[Start Source data]

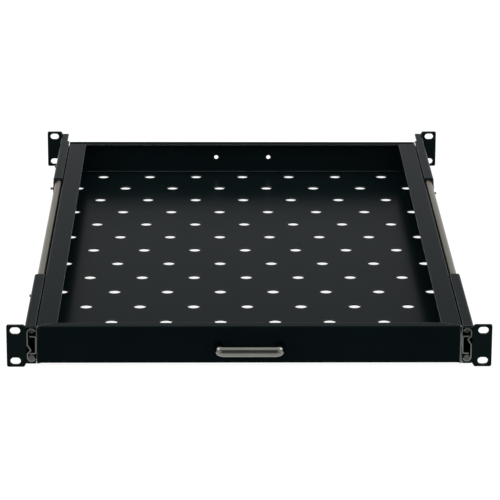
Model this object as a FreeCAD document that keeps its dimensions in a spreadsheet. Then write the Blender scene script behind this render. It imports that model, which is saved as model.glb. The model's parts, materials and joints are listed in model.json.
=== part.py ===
import FreeCAD, Part
import Sketcher
import math
import os
import re

# Pull-out shelf for a 19-inch rack: a perforated tray on two ball-bearing slides,
# each slide held between a front and a rear ear bracket.
# Millimetres. +X is right, +Y runs to the rear of the rack and +Z is up.
# The origin is the centre of the front ears' slot pattern, in their front face.

# ---------------------------------------------------------------- driving sizes
SIZES = {
    # Rack ears and brackets
    "body_width": (446.8, "width over the two bracket side plates"),
    "rail_distance": (743, "front face of the front ears to rear face of the rear ears"),
    "ear_width": (17.9, "reach of an ear beyond its side plate"),
    "ear_height": (44, "height of an ear"),
    "ear_corner": (2, "radius of an ear's outer corners"),
    "slot_inset": (8.75, "slot centre to the ear's outer edge"),
    "slot_spacing": (31.75, "height between the two slots of an ear"),
    "slot_length": (10.3, "slot length, end to end"),
    "slot_height": (7.1, "slot width"),
    "bracket_sheet": (2, "bracket sheet thickness"),
    "bracket_bend": (0.8, "inside bend radius of the brackets"),
    "flange_reach": (8.9, "bracket flange over the slide, from the side plate"),
    "flange_start": (3.4, "ear face to the start of the bracket flanges"),
    "narrow_length": (38, "narrow end of the rear bracket's flanges, from the ear face"),
    "narrow_reach": (6.6, "reach of the flanges there"),
    "flange_play": (0.3, "play between a bracket flange and the slide"),
    "front_reach": (172, "ear face to the free end of the front bracket's flanges"),
    "rear_overlap": (161, "length of slide held inside the rear bracket's flanges"),
    "nose_length": (12, "side plate beyond the flanges, with its corners cut"),
    # Slides
    "slide_front": (2, "set-back of the slides behind the ear face"),
    "slide_height": (35, "height of a slide"),
    "slide_thickness": (9.6, "thickness of a closed slide"),
    "slide_sheet": (1.2, "slide sheet thickness"),
    "ball_diameter": (6.35, "bearing balls"),
    "ball_gap": (0.25, "gap round a ball in its raceway"),
    "rib_start": (0.4, "height where the stiffening rib leaves the web, towards the middle"),
    "rib_peak": (5.6, "height of the rib's crest"),
    "rib_end": (8.6, "height where the rib returns to the web"),
    "rib_depth": (3.4, "depth of the rib"),
    "rib_round": (1, "radius of the rib's inside corners"),
    "lip_angle": (20, "degrees by which the fixed member's lip stops short of level"),
    "hook_angle": (25, "degrees of the moving member's curled edge"),
    "slide_travel": (500, "travel of the tray"),
    "cage_length": (160, "length of a ball cage strip"),
    "cage_sheet": (0.8, "thickness of a ball cage strip"),
    "cage_play": (0.3, "gap between a ball and its cage"),
    "cage_balls": (8, "balls in one cage strip"),
    "cage_end": (10, "first ball's centre to the end of its strip"),
    "stop_length": (6, "length of a raceway stop"),
    "stop_margin": (6, "gap between a raceway stop and the cage at full travel"),
    "bumper_length": (12, "length of the closing bumper"),
    "bumper_gap": (0.3, "gap between the bumper and the closed moving member"),
    "bumper_base": (1.2, "lower edge of the bumper above the slide's middle line"),
    "bumper_height": (10, "height of the closing bumper"),
    "bumper_play": (0.5, "gap between the bumper and the tray"),
    "stop_flat": (0.5, "shoulders of a raceway stop beyond the level of the balls"),
    "stop_foot": (1.6, "half the width of a raceway stop's foot"),
    "stop_foot_height": (2.2, "a raceway stop's foot from the level of the balls"),
    "stop_inset": (5, "set-back of the upper raceway stop"),
    "slide_bend": (0.8, "inside bend radius of the moving member"),
    "web_slot": (9, "length of the fixed member's web slots"),
    "web_slot_height": (4.5, "width of the fixed member's web slots"),
    "web_slot_first": (216, "first web slot behind the slide's front end"),
    "web_slot_pitch": (64, "web slot pitch"),
    "web_slots": (5, "web slots"),
    # Tray
    "tray_depth": (700, "front face to rear face of the tray"),
    "tray_height": (38.8, "height of the tray"),
    "tray_drop": (18.6, "underside of the tray below the ears' centre line"),
    "tray_sheet": (1.5, "tray sheet thickness"),
    "tray_bend": (1, "inside bend radius of the tray"),
    "side_flange": (20.6, "width of the tray's side flanges"),
    "front_flange": (11.5, "depth of the tray's front flange"),
    "rear_flange": (11, "depth of the tray's rear flange"),
    "seam": (1, "open seam between two flanges"),
    "perforation": (13, "diameter of the floor holes"),
    "pitch_across": (56.6, "floor hole pitch from side to side"),
    "pitch_along": (50, "floor hole row pitch"),
    "corner_rows": (3, "floor hole rows at the front whose outermost holes are left out"),
    "rear_hole": (5, "diameter of the two holes in the rear wall"),
    "rear_hole_centres": (64, "distance between the rear wall's holes"),
    "rear_hole_height": (19.6, "rear wall holes above the tray's underside"),
    # Handle
    "handle_centres": (61, "distance between the handle's screws"),
    "handle_height": (10.4, "height of the handle's bar"),
    "handle_thickness": (9, "thickness of the handle's bar"),
    "handle_reach": (24, "front of the handle to the tray's front face"),
    "handle_bend": (1.5, "inside bend radius of the handle"),
    "handle_edge": (4, "radius of the bar's long edges"),
    "handle_rise": (19.1, "handle's centre line above the tray's underside"),
    # Fasteners
    "screw_play": (0.25, "gap round a screw in a plain hole"),
    "thread_play": (0.05, "gap round a screw in a tapped hole"),
    "bracket_screw": (3, "thread of the bracket screws"),
    "bracket_head": (5.2, "head diameter of the bracket screws"),
    "bracket_head_height": (1.6, "head height of the bracket screws"),
    "bracket_screw_height": (3, "bracket screws from the slide's middle line"),
    "bracket_screw_tip": (4.3, "screw end beyond its bracket"),
    "front_screw": (42, "first front bracket screw behind the ear face"),
    "front_screw_pitch": (108, "front bracket screw pitch"),
    "rear_screw": (12, "first rear bracket screw behind the flanges' free end"),
    "rear_screw_pitch": (96, "rear bracket screw pitch"),
    "adjuster": (38, "length of the adjusting slots for the rear bracket's screws"),
    "screw_tip": (1.2, "tray screw end beyond the slide, and tap depth beyond a handle screw"),
    "tray_screw": (3.5, "thread of the screws that hold the tray"),
    "tray_screw_play": (0.2, "play round a tray screw"),
    "tray_head": (8, "head diameter of the tray screws"),
    "tray_head_height": (2.2, "head height of the tray screws"),
    "tray_screw_first": (60, "first tray screw behind the slide's front end"),
    "tray_screw_last": (70, "last tray screw before the tray's rear"),
    "tray_screws": (3, "screws on each side of the tray"),
    "handle_screw": (3, "thread of the handle screws"),
    "handle_head": (6, "head diameter of the handle screws"),
    "handle_head_height": (1.9, "head height of the handle screws"),
    "handle_screw_grip": (8, "length of screw inside a handle leg"),
}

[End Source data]

What the task asks → Would you copy out each line exactly as written?

Result below →
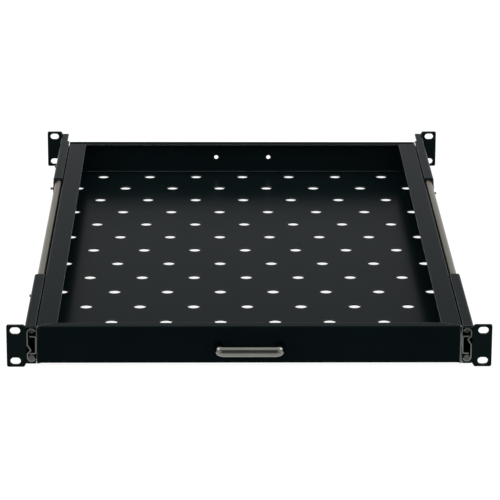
Model this object as a FreeCAD document that keeps its dimensions in a spreadsheet. Then write the Blender scene script behind this render. It imports that model, which is saved as model.glb. The model's parts, materials and joints are listed in model.json.
=== part.py ===
import FreeCAD, Part
import Sketcher
import math
import os
import re

# Pull-out shelf for a 19-inch rack: a perforated tray on two ball-bearing slides,
# each slide held between a front and a rear ear bracket.
# Millimetres. +X is right, +Y runs to the rear of the rack and +Z is up.
# The origin is the centre of the front ears' slot pattern, in their front face.

# ---------------------------------------------------------------- driving sizes
SIZES = {
    # Rack ears and brackets
    "body_width": (446.8, "width over the two bracket side plates"),
    "rail_distance": (743, "front face of the front ears to rear face of the rear ears"),
    "ear_width": (17.9, "reach of an ear beyond its side plate"),
    "ear_height": (44, "height of an ear"),
    "ear_corner": (2, "radius of an ear's outer corners"),
    "slot_inset": (8.75, "slot centre to the ear's outer edge"),
    "slot_spacing": (31.75, "height between the two slots of an ear"),
    "slot_length": (10.3, "slot length, end to end"),
    "slot_height": (7.1, "slot width"),
    "bracket_sheet": (2, "bracket sheet thickness"),
    "bracket_bend": (0.8, "inside bend radius of the brackets"),
    "flange_reach": (8.9, "bracket flange over the slide, from the side plate"),
    "flange_start": (3.4, "ear face to the start of the bracket flanges"),
    "narrow_length": (38, "narrow end of the rear bracket's flanges, from the ear face"),
    "narrow_reach": (6.6, "reach of the flanges there"),
    "flange_play": (0.3, "play between a bracket flange and the slide"),
    "front_reach": (172, "ear face to the free end of the front bracket's flanges"),
    "rear_overlap": (161, "length of slide held inside the rear bracket's flanges"),
    "nose_length": (12, "side plate beyond the flanges, with its corners cut"),
    # Slides
    "slide_front": (2, "set-back of the slides behind the ear face"),
    "slide_height": (35, "height of a slide"),
    "slide_thickness": (9.6, "thickness of a closed slide"),
    "slide_sheet": (1.2, "slide sheet thickness"),
    "ball_diameter": (6.35, "bearing balls"),
    "ball_gap": (0.25, "gap round a ball in its raceway"),
    "rib_start": (0.4, "height where the stiffening rib leaves the web, towards the middle"),
    "rib_peak": (5.6, "height of the rib's crest"),
    "rib_end": (8.6, "height where the rib returns to the web"),
    "rib_depth": (3.4, "depth of the rib"),
    "rib_round": (1, "radius of the rib's inside corners"),
    "lip_angle": (20, "degrees by which the fixed member's lip stops short of level"),
    "hook_angle": (25, "degrees of the moving member's curled edge"),
    "slide_travel": (500, "travel of the tray"),
    "cage_length": (160, "length of a ball cage strip"),
    "cage_sheet": (0.8, "thickness of a ball cage strip"),
    "cage_play": (0.3, "gap between a ball and its cage"),
    "cage_balls": (8, "balls in one cage strip"),
    "cage_end": (10, "first ball's centre to the end of its strip"),
    "stop_length": (6, "length of a raceway stop"),
    "stop_margin": (6, "gap between a raceway stop and the cage at full travel"),
    "bumper_length": (12, "length of the closing bumper"),
    "bumper_gap": (0.3, "gap between the bumper and the closed moving member"),
    "bumper_base": (1.2, "lower edge of the bumper above the slide's middle line"),
    "bumper_height": (10, "height of the closing bumper"),
    "bumper_play": (0.5, "gap between the bumper and the tray"),
    "stop_flat": (0.5, "shoulders of a raceway stop beyond the level of the balls"),
    "stop_foot": (1.6, "half the width of a raceway stop's foot"),
    "stop_foot_height": (2.2, "a raceway stop's foot from the level of the balls"),
    "stop_inset": (5, "set-back of the upper raceway stop"),
    "slide_bend": (0.8, "inside bend radius of the moving member"),
    "web_slot": (9, "length of the fixed member's web slots"),
    "web_slot_height": (4.5, "width of the fixed member's web slots"),
    "web_slot_first": (216, "first web slot behind the slide's front end"),
    "web_slot_pitch": (64, "web slot pitch"),
    "web_slots": (5, "web slots"),
    # Tray
    "tray_depth": (700, "front face to rear face of the tray"),
    "tray_height": (38.8, "height of the tray"),
    "tray_drop": (18.6, "underside of the tray below the ears' centre line"),
    "tray_sheet": (1.5, "tray sheet thickness"),
    "tray_bend": (1, "inside bend radius of the tray"),
    "side_flange": (20.6, "width of the tray's side flanges"),
    "front_flange": (11.5, "depth of the tray's front flange"),
    "rear_flange": (11, "depth of the tray's rear flange"),
    "seam": (1, "open seam between two flanges"),
    "perforation": (13, "diameter of the floor holes"),
    "pitch_across": (56.6, "floor hole pitch from side to side"),
    "pitch_along": (50, "floor hole row pitch"),
    "corner_rows": (3, "floor hole rows at the front whose outermost holes are left out"),
    "rear_hole": (5, "diameter of the two holes in the rear wall"),
    "rear_hole_centres": (64, "distance between the rear wall's holes"),
    "rear_hole_height": (19.6, "rear wall holes above the tray's underside"),
    # Handle
    "handle_centres": (61, "distance between the handle's screws"),
    "handle_height": (10.4, "height of the handle's bar"),
    "handle_thickness": (9, "thickness of the handle's bar"),
    "handle_reach": (24, "front of the handle to the tray's front face"),
    "handle_bend": (1.5, "inside bend radius of the handle"),
    "handle_edge": (4, "radius of the bar's long edges"),
    "handle_rise": (19.1, "handle's centre line above the tray's underside"),
    # Fasteners
    "screw_play": (0.25, "gap round a screw in a plain hole"),
    "thread_play": (0.05, "gap round a screw in a tapped hole"),
    "bracket_screw": (3, "thread of the bracket screws"),
    "bracket_head": (5.2, "head diameter of the bracket screws"),
    "bracket_head_height": (1.6, "head height of the bracket screws"),
    "bracket_screw_height": (3, "bracket screws from the slide's middle line"),
    "bracket_screw_tip": (4.3, "screw end beyond its bracket"),
    "front_screw": (42, "first front bracket screw behind the ear face"),
    "front_screw_pitch": (108, "front bracket screw pitch"),
    "rear_screw": (12, "first rear bracket screw behind the flanges' free end"),
    "rear_screw_pitch": (96, "rear bracket screw pitch"),
    "adjuster": (38, "length of the adjusting slots for the rear bracket's screws"),
    "screw_tip": (1.2, "tray screw end beyond the slide, and tap depth beyond a handle screw"),
    "tray_screw": (3.5, "thread of the screws that hold the tray"),
    "tray_screw_play": (0.2, "play round a tray screw"),
    "tray_head": (8, "head diameter of the tray screws"),
    "tray_head_height": (2.2, "head height of the tray screws"),
    "tray_screw_first": (60, "first tray screw behind the slide's front end"),
    "tray_screw_last": (70, "last tray screw before the tray's rear"),
    "tray_screws": (3, "screws on each side of the tray"),
    "handle_screw": (3, "thread of the handle screws"),
    "handle_head": (6, "head diameter of the handle screws"),
    "handle_head_height": (1.9, "head height of the handle screws"),
    "handle_screw_grip": (8, "length of screw inside a handle leg"),
}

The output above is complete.